■ STATED PROBLEM
Only the lines from the start of the material through the line containing "SCUFF_FINENESS = 900.0" are to be extracted, exactly as they appear.

■ GIVEN DATA
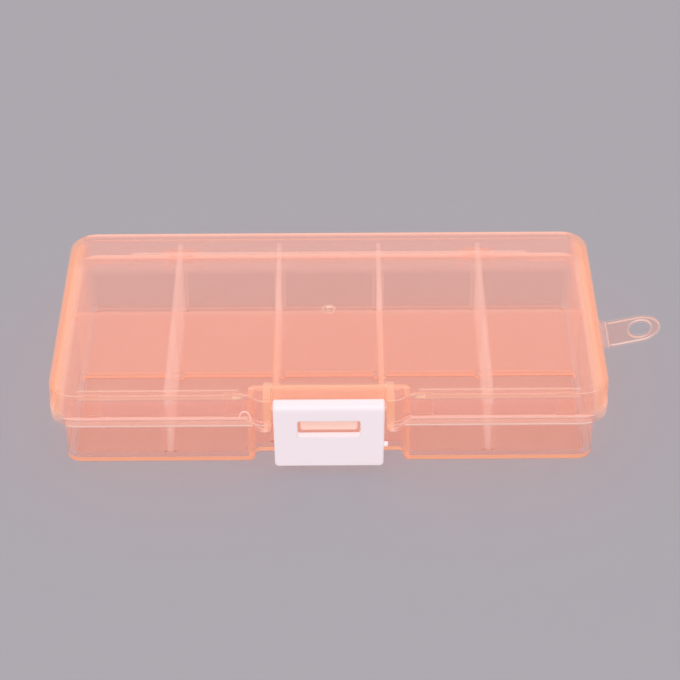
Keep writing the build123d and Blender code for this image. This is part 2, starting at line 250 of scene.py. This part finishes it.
# %% Group: flow and scuffs
STREAK_STRETCH = (1.0, 0.45, 1.0)
SCUFF_FINENESS = 900.0

flow_marks, marks_in, marks_out = new_group(
    "flow_marks",
    [("Cloud Size", FLOAT, 60.0), ("Waviness", FLOAT, 0.03), ("Normal", VECTOR, (0.0, 0.0, 0.0))],
    [("Cloud", FLOAT), ("Scuff", FLOAT), ("Normal", VECTOR)],
)
own_point = add_node(flow_marks, "ShaderNodeTexCoord").outputs["Object"]
streak = add_node(flow_marks, "ShaderNodeMapping", Vector=own_point, Scale=STREAK_STRETCH).outputs["Vector"]
cloud_looks = {"Scale": marks_in.outputs["Cloud Size"], "Detail": 3.0, "Roughness": 0.55}
cloud = add_node(flow_marks, "ShaderNodeTexNoise", Vector=streak, **cloud_looks).outputs["Fac"]
scuff_looks = {"Scale": SCUFF_FINENESS, "Detail": 4.0, "Roughness": 0.7}
scuff = add_node(flow_marks, "ShaderNodeTexNoise", Vector=streak, **scuff_looks).outputs["Fac"]
uneven = add_node(
    flow_marks,
    "ShaderNodeBump",
    Strength=marks_in.outputs["Waviness"],
    Distance=1.0 * MM,
    Height=cloud,
    Normal=marks_in.outputs["Normal"],
)
flow_marks.links.new(cloud, marks_out.inputs["Cloud"])
flow_marks.links.new(scuff, marks_out.inputs["Scuff"])
flow_marks.links.new(uneven.outputs["Normal"], marks_out.inputs["Normal"])
print("group:", flow_marks.name)

# %% [markdown]
# ## Shared effect 3: rounded corners
# Where a level face rounds over into a wall, light that travels inside the plastic leaves it,
# so the real box has a bright line along its roof edge and along its bottom. The materials
# paint these lines on the two masks of this group, as a painted highlight and a painted glow.
# The direction that a face points in tells where the corner is: its upward part is one on the
# roof, nothing on a wall and between the two on the rounding. Multiplying that part by what it
# lacks to one gives the most in the middle. The foot is found by its height instead: it is the
# lowest millimetre or so of every face that isn't level.

# %% Group: round corners
round_corners, corners_in, corners_out = new_group(
    "round_corners",
    [("Start", FLOAT, 0.12), ("Below", FLOAT, 1.0)],
    [("Level", FLOAT), ("Foot", FLOAT)],
)
own_space = add_node(round_corners, "ShaderNodeTexCoord")
own_height = add_node(round_corners, "ShaderNodeSeparateXYZ", i0=own_space.outputs["Object"]).outputs["Z"]
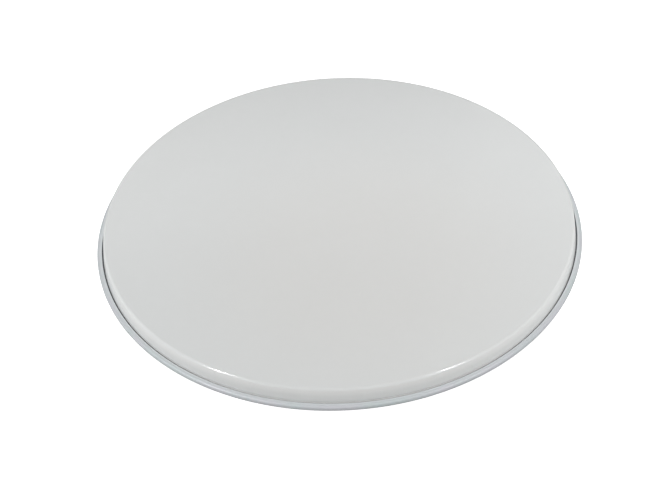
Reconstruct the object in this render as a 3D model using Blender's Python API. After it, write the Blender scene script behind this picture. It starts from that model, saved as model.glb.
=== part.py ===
"""A single-ply drum head: a formed film held by a cast resin bead in a roll-formed channel hoop.

The head lies as it does on a drum, playing surface up. Z is its axis of symmetry, the origin is the
centre of the hoop's underside, and the hoop's butt seam lies at the back, on +Y. Units are metres.
"""

import math

import bmesh
import bpy

# Hoop, a strip of sheet rolled to a channel that opens upwards
SHELL_DIAMETER = 0.3556  # outside of the drum shell that the head goes over
BORE_CLEARANCE = 0.0007  # hoop's bore to the shell, on the radius
CHANNEL_WIDTH = 0.0064  # hoop's bore to its outermost face
HOOP_HEIGHT = 0.0046  # underside to the ledge that a counterhoop presses
INNER_WALL_HEIGHT = 0.0038
SHEET = 0.0007
INNER_FOLD = 0.0009  # outside radius where the web turns up into the inner wall
OUTER_FOLD = 0.0019  # outside radius where the web turns up into the outer wall
UPRIGHT = 0.0005  # straight part of the outer wall, between its lower bend and the shoulder
SHOULDER_REACH = 0.0021  # how far the rounded shoulder draws in
LEDGE_WIDTH = 0.0018
SEAM_WIDTH = 0.0003  # butt seam between the strip's two ends

# Film, flat on top, with a collar that leans in and a flared edge that the resin locks
FILM = 0.00025
HEAD_HEIGHT = 0.0164  # hoop's underside to the playing surface
TONE_BEND = 0.0022  # outside radius between playing surface and collar
COLLAR_LEAN = math.radians(5.0)
LIP_GAP = 0.0009  # hoop's lip to the collar, at the ledge's height
FILM_END_HEIGHT = 0.0022
FLARE_RISE = 0.0007  # film's edge up to where the collar starts to flare
KNEE_BEND = 0.0010
FLARE = math.radians(40.0)  # from the vertical

# Resin bead and the strip that joins the hoop's ends
RESIN_TOP = 0.0030
BOND_GAP = 0.00015  # resin to what it grips
SPLICE_LENGTH = 0.0300
SPLICE_THICKNESS = 0.0005
SPLICE_SIDE_GAP = 0.0003

# Facets
SEGMENTS = 80
ARC_STEP = math.radians(22.5)
SHARP_ANGLE = math.radians(40.0)
WELD_DISTANCE = 1e-6

BORE_R = SHELL_DIAMETER / 2 + BORE_CLEARANCE
OUTER_R = BORE_R + CHANNEL_WIDTH
SHOULDER_BASE = OUTER_FOLD + UPRIGHT
SHOULDER_RISE = HOOP_HEIGHT - SHOULDER_BASE
LEDGE_R = OUTER_R - SHOULDER_REACH
LIP_R = LEDGE_R - LEDGE_WIDTH
COLLAR_R = LIP_R - LIP_GAP
WEB_TOP = SHEET
SPLICE_BASE = WEB_TOP + BOND_GAP
SEAM_AZIMUTH = math.pi / 2


def rounded(corners):
    """A path through corners (radius from the axis, height, bend radius), with each bend as an arc."""
    path = []
    for i, (r, z, bend) in enumerate(corners):
        if bend == 0:
            path.append((r, z))
            continue
        before, after = corners[i - 1], corners[i + 1]
        heading_in = math.atan2(z - before[1], r - before[0])
        heading_out = math.atan2(after[1] - z, after[0] - r)
        turn = math.remainder(heading_out - heading_in, math.tau)
        side = math.copysign(1.0, turn)
        back = bend * math.tan(abs(turn) / 2)
        start_r = r - back * math.cos(heading_in)
        start_z = z - back * math.sin(heading_in)
        centre_r = start_r - side * bend * math.sin(heading_in)
        centre_z = start_z + side * bend * math.cos(heading_in)
        steps = max(2, math.ceil(abs(turn) / ARC_STEP))
        for k in range(steps + 1):
            heading = heading_in + turn * k / steps
            path.append(
                (
                    centre_r + side * bend * math.sin(heading),
                    centre_z - side * bend * math.cos(heading),
                )
            )
    return path


def beside(path, distance):
    """The path moved sideways by distance, to its left where distance is positive."""
    headings = [
        math.atan2(b[1] - a[1], b[0] - a[0]) for a, b in zip(path, path[1:])
    ]
    moved = []
    for i, (r, z) in enumerate(path):
        first = headings[max(i - 1, 0)]
        last = headings[min(i, len(headings) - 1)]
        half_turn = math.remainder(last - first, math.tau) / 2
        heading = first + half_turn
        reach = distance / math.cos(half_turn)
        moved.append((r - reach * math.sin(heading), z + reach * math.cos(heading)))
    return moved


def below(path, height):
    """The stretch of a path that lies below a height, ended on that height."""
    kept = []
    for a, b in zip(path, path[1:]):
        if a[1] <= height:
            kept.append(a)
        if (a[1] - height) * (b[1] - height) < 0:
            share = (height - a[1]) / (b[1] - a[1])
            kept.append((a[0] + share * (b[0] - a[0]), height))
    if path[-1][1] <= height:
        kept.append(path[-1])
    return kept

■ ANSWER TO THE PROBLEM
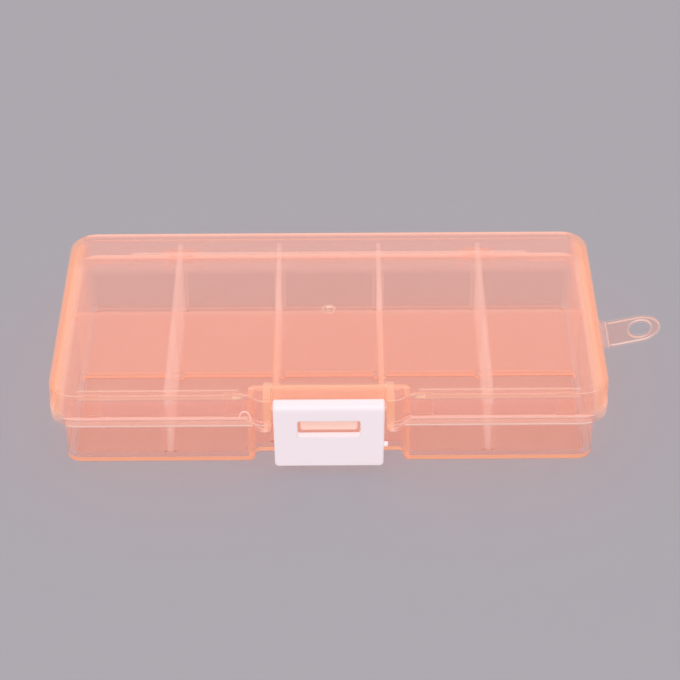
Keep writing the build123d and Blender code for this image. This is part 2, starting at line 250 of scene.py. This part finishes it.
# %% Group: flow and scuffs
STREAK_STRETCH = (1.0, 0.45, 1.0)
SCUFF_FINENESS = 900.0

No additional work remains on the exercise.